| To do |
Start at the line containing "cad_parts[node].hide_render = cad_parts[node].hide_viewport" and stop at the line containing "# ---- Sizes"; copy those lines exactly, both ends included, and no others.

| Input rows |
* * * * *
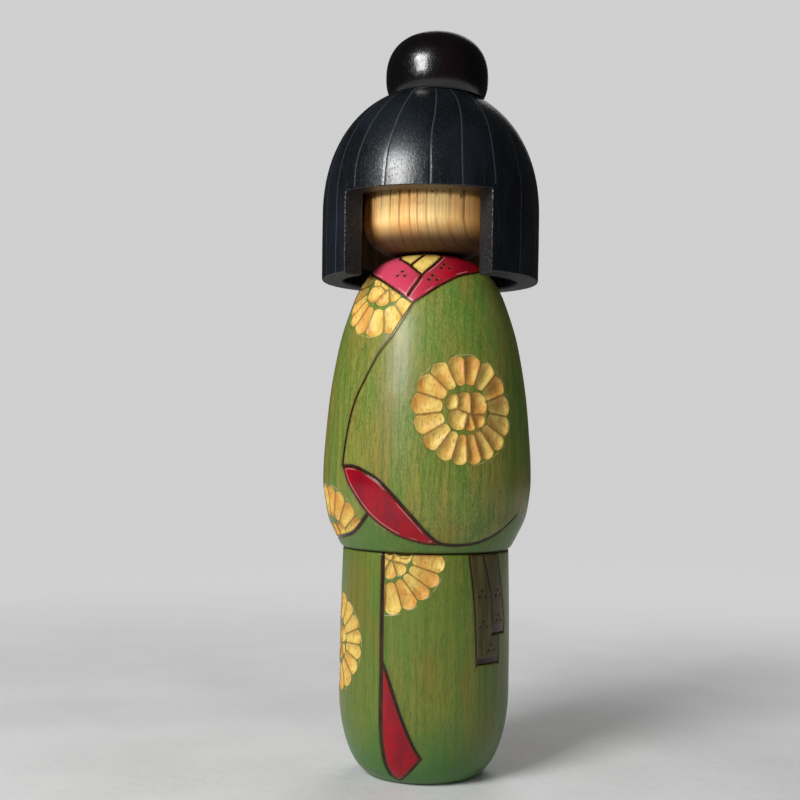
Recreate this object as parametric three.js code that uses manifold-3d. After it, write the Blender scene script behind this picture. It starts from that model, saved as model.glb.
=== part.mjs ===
// A kokeshi doll of turned and painted wood, 245 mm tall, in a flowered kimono and a bell of black hair.
//
// Millimetres, +Z up. The origin is the centre of the base, and the face looks towards -Y.
// Nearly every piece is turned on a lathe about the Z axis, so an outline is a list of (radius, height)
// points that runs outwards along the bottom, up the outside and back inwards over the top.
//
// The doll comes apart into a body (skirt and torso, pinned by the waist dowel) and a head (face
// barrel, hair shell and topknot, pinned by the crown dowel). The neck dowel is glued into the head
// and turns in the torso's neck bore.

import * as THREE from 'three';
import { mergeVertices } from 'three/addons/utils/BufferGeometryUtils.js';
import Module from 'manifold-3d';

// ---- Driving dimensions -------------------------------------------------------------------------

const SIDES = 48; // facets round each large turned piece
const DOWEL_SIDES = 24;
const GLUE_LINE = 0.1; // left between two faces or round a dowel that is glued in
const RUNNING_GAP = 0.07; // round the neck dowel where it turns in the torso

const WAIST_Z = 74; // where the torso sits on the skirt

const BASE_RADIUS = 16.2; // the flat face that the doll stands on
const BASE_CORNER_HEIGHT = 28; // how high the rounded bottom corner reaches
const SKIRT_RADIUS = 28;
const SKIRT_TOP_RADIUS = 27.4;
const WAIST_CHAMFER = 0.5; // on both edges of the groove between skirt and torso

// The torso swells over the sleeves, then slopes to the shoulders that the hair hides.
const TORSO_OUTLINE = [
  [27.8, WAIST_Z],
  [30.3, 78.7],
  [32.9, 84.7],
  [34.2, 92.7],
  [34.4, 99],
  [33.9, 108.7],
  [32.4, 124.7],
  [29.6, 140.7],
  [26.4, 151.5],
  [23.2, 159.3],
  [19.4, 164.7],
  [15.8, 167.8],
  [9, 170.4],
];
const TORSO_TOP_Z = 170.5;

const FACE_RADIUS = 22.3; // the natural-wood barrel under the hair
const FACE_BOTTOM_Z = 170.8;
const FACE_BOTTOM_RADIUS = 12; // flat under the chin
const FACE_CORNER_HEIGHT = 10.5;

const HAIR_RIM_Z = 161.7;
const HAIR_RIM_RADIUS = 36;
const HAIR_RADIUS = 36.1;
const HAIR_DOME_Z = 183.8; // above this the outside curves in
const HAIR_DOME_HEIGHT = 42.9;
const HAIR_DOME_POWER = 2.15; // 2 would be an ellipse
const HAIR_INNER_RADIUS = 29;
const HAIR_CEILING_Z = 196; // the face barrel's top meets this
const HAIR_INNER_FILLET = 6;
const HAIR_EDGE = 0.8; // rounding of the rim
const TOPKNOT_SEAT_Z = 223.2; // flat cut on the crown

const WINDOW_HALF_ANGLE = 40.5; // degrees either side of the front, cut from the rim upwards
const BANGS_Z = 188; // the window's top edge

const TOPKNOT_RADIUS = 17.1;
const TOPKNOT_Z = 230.2; // its widest height
const TOPKNOT_RISE = 15.2;
const TOPKNOT_DROP = 13.5;
const TOPKNOT_POWER = 2.35;
const TOPKNOT_OFFSET = 1.5; // glued on a little to one side

const WAIST_DOWEL = { radius: 6, bottom: 54.3, top: 93.7 };
const NECK_DOWEL = { radius: 5, bottom: 150.3, top: 186.7 };
const CROWN_DOWEL = { radius: 4, bottom: 189.3, top: 236 };
const DOWEL_END_SPACE = 0.3; // left past each end of a dowel
const DOWEL_CHAMFER = 0.6;

// ---- Finishes -----------------------------------------------------------------------------------

function finish(color, roughness) {
  return new THREE.MeshStandardMaterial({ color, roughness, metalness: 0 });
}

const GREEN_STAIN = finish(0x5f7a30, 0.4);
const BLACK_LACQUER = finish(0x12151c, 0.25);
const BARE_WOOD = finish(0xe2bd86, 0.5);
const DOWEL_WOOD = finish(0xcfae7c, 0.7);

// ---- Shape helpers ------------------------------------------------------------------------------

// Points along an arc about (cx, cz), from angle `from` to `to` in degrees, where 0 is outwards and
// 90 is up. Power 2 makes an ellipse, and more than 2 a squarer one.
function arc(cx, cz, rx, rz, from, to, steps, power = 2) {
  return Array.from({ length: steps + 1 }, (_, i) => {
    const a = THREE.MathUtils.degToRad(from + ((to - from) * i) / steps);
    const across = Math.abs(Math.cos(a)) ** (2 / power);
    const up = Math.sign(a) * Math.abs(Math.sin(a)) ** (2 / power);
    return [cx + rx * across, cz + rz * up];
  });
}

// The angle at which such an arc is `rise` above its centre, in degrees.
function arcAngle(rise, rz, power) {
  return THREE.MathUtils.radToDeg(Math.asin((rise / rz) ** (power / 2)));
}

// A smooth outline through a few points.
function smooth(points, steps) {
  const curve = new THREE.SplineCurve(points.map(([r, z]) => new THREE.Vector2(r, z)));
  return curve.getSpacedPoints(steps).map((p) => [p.x, p.y]);
}

// Turns an outline about the Z axis. The first facet edge is at the front, -Y.
function turned(outline, sides = SIDES) {
  const points = outline.map(([r, z]) => new THREE.Vector2(r, z));
  return new THREE.LatheGeometry(points, sides).rotateX(Math.PI / 2);
}

// The radius of the hole that a dowel is glued into.
function glued(dowel) {
  return dowel.radius + GLUE_LINE;
}

function dowelShape({ radius, bottom, top }) {
  return turned([
    [0, bottom],
    [radius - DOWEL_CHAMFER, bottom],
    [radius, bottom + DOWEL_CHAMFER],
    [radius, top - DOWEL_CHAMFER],
    [radius - DOWEL_CHAMFER, top],
    [0, top],
  ], DOWEL_SIDES);
}

const manifold = await Module();
manifold.setup();

function toSolid(geometry) {
  const bare = geometry.clone();
  bare.deleteAttribute('normal');
  bare.deleteAttribute('uv');
  const merged = mergeVertices(bare, 1e-4);
  return new manifold.Manifold(new manifold.Mesh({
    numProp: 3,
    vertProperties: new Float32Array(merged.attributes.position.array),
    triVerts: new Uint32Array(merged.index.array),
  }));
}

// The first geometry with the second one cut away.
function cut(geometry, cutter) {
  const mesh = toSolid(geometry).subtract(toSolid(cutter)).getMesh();
  const result = new THREE.BufferGeometry();
  result.setAttribute('position', new THREE.BufferAttribute(mesh.vertProperties, 3));
  result.setIndex(new THREE.BufferAttribute(mesh.triVerts, 1));
  result.computeVertexNormals();
  return result;
}

// ---- Body ---------------------------------------------------------------------------------------

function skirt() {
  const top = WAIST_Z - GLUE_LINE;
  const hole = glued(WAIST_DOWEL);
  const holeBottom = WAIST_DOWEL.bottom - DOWEL_END_SPACE;
  const cornerWidth = SKIRT_RADIUS - BASE_RADIUS;
  return turned([
    [0, 0],
    ...arc(BASE_RADIUS, BASE_CORNER_HEIGHT, cornerWidth, BASE_CORNER_HEIGHT, -90, 0, 9),
    [SKIRT_RADIUS, 44],
    [SKIRT_RADIUS - 0.2, 58],
    [SKIRT_TOP_RADIUS, top - WAIST_CHAMFER],
    [SKIRT_TOP_RADIUS - WAIST_CHAMFER, top],
    [hole, top],
    [hole, holeBottom],
    [0, holeBottom],
  ]);
}

function torso() {
  const hole = glued(WAIST_DOWEL);
  const holeTop = WAIST_DOWEL.top + DOWEL_END_SPACE;
  const bore = NECK_DOWEL.radius + RUNNING_GAP;
  const boreBottom = NECK_DOWEL.bottom - DOWEL_END_SPACE;
  const outside = smooth(TORSO_OUTLINE, 22);
  const [waistRadius] = outside[0];
  return turned([
    [0, holeTop],
    [hole, holeTop],
    [hole, WAIST_Z],
    [waistRadius - WAIST_CHAMFER, WAIST_Z],
    [waistRadius + 0.1, WAIST_Z + WAIST_CHAMFER],
    ...outside.slice(1),
    [bore, TORSO_TOP_Z],
    [bore, boreBottom],
    [0, boreBottom],
  ]);
}

// ---- Head ---------------------------------------------------------------------------------------

function faceBarrel() {
  const top = HAIR_CEILING_Z - GLUE_LINE;
  const neckHole = glued(NECK_DOWEL);
  const neckHoleTop = NECK_DOWEL.top + DOWEL_END_SPACE;
  const crownHole = glued(CROWN_DOWEL);
  const crownHoleBottom = CROWN_DOWEL.bottom - DOWEL_END_SPACE;
  const cornerZ = FACE_BOTTOM_Z + FACE_CORNER_HEIGHT;
  const cornerWidth = FACE_RADIUS - FACE_BOTTOM_RADIUS;
  return turned([
    [0, neckHoleTop],
    [neckHole, neckHoleTop],
    [neckHole, FACE_BOTTOM_Z],
    ...arc(FACE_BOTTOM_RADIUS, cornerZ, cornerWidth, FACE_CORNER_HEIGHT, -90, 0, 7),
    [FACE_RADIUS, top],
    [crownHole, top],
    [crownHole, crownHoleBottom],
    [0, crownHoleBottom],
  ]);
}

// The notch in the front of the hair: a wedge between two planes through the Z axis.
function windowCutter() {
  const reach = 2 * HAIR_RADIUS;
  const start = FACE_RADIUS / 2;
  const below = 10;
  const corner = (radius, degrees) => {
    const a = THREE.MathUtils.degToRad(degrees);
    return new THREE.Vector2(radius * Math.sin(a), -radius * Math.cos(a));
  };
  const wedge = new THREE.Shape([
    corner(start, -WINDOW_HALF_ANGLE),
    corner(reach, -WINDOW_HALF_ANGLE),
    corner(reach, WINDOW_HALF_ANGLE),
    corner(start, WINDOW_HALF_ANGLE),
  ]);
  const depth = BANGS_Z - HAIR_RIM_Z + below;
  return new THREE.ExtrudeGeometry(wedge, { depth, bevelEnabled: false, steps: 1 })
    .translate(0, 0, HAIR_RIM_Z - below);
}

function hairShell() {
  const bore = glued(CROWN_DOWEL);
  const filletZ = HAIR_CEILING_Z - HAIR_INNER_FILLET;
  const filletR = HAIR_INNER_RADIUS - HAIR_INNER_FILLET;
  const edge = HAIR_EDGE / 2;
  const seatAngle = arcAngle(TOPKNOT_SEAT_Z - HAIR_DOME_Z, HAIR_DOME_HEIGHT, HAIR_DOME_POWER);
  const bell = turned([
    [HAIR_INNER_RADIUS + edge, HAIR_RIM_Z],
    [HAIR_RIM_RADIUS - HAIR_EDGE, HAIR_RIM_Z],
    [HAIR_RIM_RADIUS, HAIR_RIM_Z + HAIR_EDGE],
    [HAIR_RADIUS, 174],
    ...arc(0, HAIR_DOME_Z, HAIR_RADIUS, HAIR_DOME_HEIGHT, 0, seatAngle, 12, HAIR_DOME_POWER),
    [bore, TOPKNOT_SEAT_Z],
    [bore, HAIR_CEILING_Z],
    ...arc(filletR, filletZ, HAIR_INNER_FILLET, HAIR_INNER_FILLET, 90, 0, 3),
    [HAIR_INNER_RADIUS, HAIR_RIM_Z + edge],
    [HAIR_INNER_RADIUS + edge, HAIR_RIM_Z],
  ]);
  return cut(bell, windowCutter());
}

// Turned about its own axis, then bored off centre by as much as it sits to one side.
function topknot() {
  const seat = TOPKNOT_SEAT_Z + GLUE_LINE;
  const seatAngle = arcAngle(TOPKNOT_Z - seat, TOPKNOT_DROP, TOPKNOT_POWER);
  const bun = turned([
    [0, seat],
    ...arc(0, TOPKNOT_Z, TOPKNOT_RADIUS, TOPKNOT_DROP, -seatAngle, 0, 3, TOPKNOT_POWER),
    ...arc(0, TOPKNOT_Z, TOPKNOT_RADIUS, TOPKNOT_RISE, 0, 90, 10, TOPKNOT_POWER).slice(1),
  ]);
  const hole = glued(CROWN_DOWEL);
  const holeTop = CROWN_DOWEL.top + DOWEL_END_SPACE;
  const drill = turned([[0, seat - 2], [hole, seat - 2], [hole, holeTop], [0, holeTop]], DOWEL_SIDES);
  return cut(bun, drill.translate(-TOPKNOT_OFFSET, 0, 0));
}

// ---- The doll -----------------------------------------------------------------------------------

function piece(name, geometry, material) {
  const mesh = new THREE.Mesh(geometry, material);
  mesh.name = name;
  return mesh;
}

const body = new THREE.Group();
body.add(
  piece('skirt', skirt(), GREEN_STAIN),
  piece('torso', torso(), GREEN_STAIN),
  piece('waist_dowel', dowelShape(WAIST_DOWEL), DOWEL_WOOD),
);

const head = new THREE.Group();
const bun = piece('topknot', topknot(), BLACK_LACQUER);
bun.position.x = TOPKNOT_OFFSET;
head.add(
  piece('neck_dowel', dowelShape(NECK_DOWEL), DOWEL_WOOD),
  piece('face_barrel', faceBarrel(), BARE_WOOD),
  piece('hair_shell', hairShell(), BLACK_LACQUER),
  piece('crown_dowel', dowelShape(CROWN_DOWEL), DOWEL_WOOD),
  bun,
);

const doll = new THREE.Group();
doll.add(body, head);

export default doll;
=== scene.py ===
# The looks of a kokeshi doll of turned, carved, stained and lacquered wood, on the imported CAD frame.
#
# The pieces are built in millimetres and scaled to metres as each mesh is made. A place on a turned
# piece is (angle, height): the angle runs round the doll in degrees, from the front (-Y) towards +X,
# and the height is Z. Each painted or carved line becomes a distance in millimetres stored on the
# mesh's points, which both moves the surface and tells the material where the paint is.

import math

import bmesh
import bpy
import numpy as np
from mathutils import Matrix, Vector

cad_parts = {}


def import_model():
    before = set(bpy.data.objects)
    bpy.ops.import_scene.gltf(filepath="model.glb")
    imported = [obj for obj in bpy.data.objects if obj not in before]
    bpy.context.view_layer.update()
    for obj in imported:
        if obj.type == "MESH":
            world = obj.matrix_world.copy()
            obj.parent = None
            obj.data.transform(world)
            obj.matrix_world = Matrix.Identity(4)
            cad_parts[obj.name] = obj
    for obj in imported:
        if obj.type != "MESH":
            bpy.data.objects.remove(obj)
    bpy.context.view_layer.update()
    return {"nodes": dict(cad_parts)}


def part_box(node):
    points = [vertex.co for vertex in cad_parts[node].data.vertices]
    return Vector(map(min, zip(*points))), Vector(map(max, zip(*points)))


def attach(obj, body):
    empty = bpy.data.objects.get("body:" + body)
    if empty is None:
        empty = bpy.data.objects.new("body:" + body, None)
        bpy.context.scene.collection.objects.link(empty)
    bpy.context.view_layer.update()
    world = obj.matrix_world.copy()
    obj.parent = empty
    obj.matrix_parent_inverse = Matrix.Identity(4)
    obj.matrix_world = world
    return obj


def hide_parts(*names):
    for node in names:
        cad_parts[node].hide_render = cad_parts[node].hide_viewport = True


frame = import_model()

MM = 0.001
REACH = 3.0  # distances from lines are kept up to this far

# ---- Sizes taken from the frame ----


def box(node):
    """The lowest and highest corner of a CAD node, in millimetres."""
    low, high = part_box(node)
    return np.array(low) / MM, np.array(high) / MM


GLUE_LINE = 0.1  # what the CAD leaves round a glued dowel and between glued faces
RUNNING_GAP = 0.07
DOWEL_END_SPACE = 0.3


def dowel(node):
    low, high = box(node)
    return {"radius": high[0], "bottom": low[2] - DOWEL_END_SPACE, "top": high[2] + DOWEL_END_SPACE}


WAIST_DOWEL = dowel("waist_dowel")
NECK_DOWEL = dowel("neck_dowel")
CROWN_DOWEL = dowel("crown_dowel")

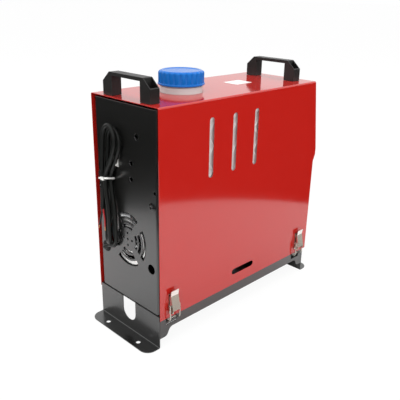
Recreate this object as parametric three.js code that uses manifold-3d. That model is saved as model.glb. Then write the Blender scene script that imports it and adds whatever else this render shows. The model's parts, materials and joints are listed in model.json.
* * * * *
| Exercise response |
        cad_parts[node].hide_render = cad_parts[node].hide_viewport = True


frame = import_model()

MM = 0.001
REACH = 3.0  # distances from lines are kept up to this far

# ---- Sizes taken from the frame ----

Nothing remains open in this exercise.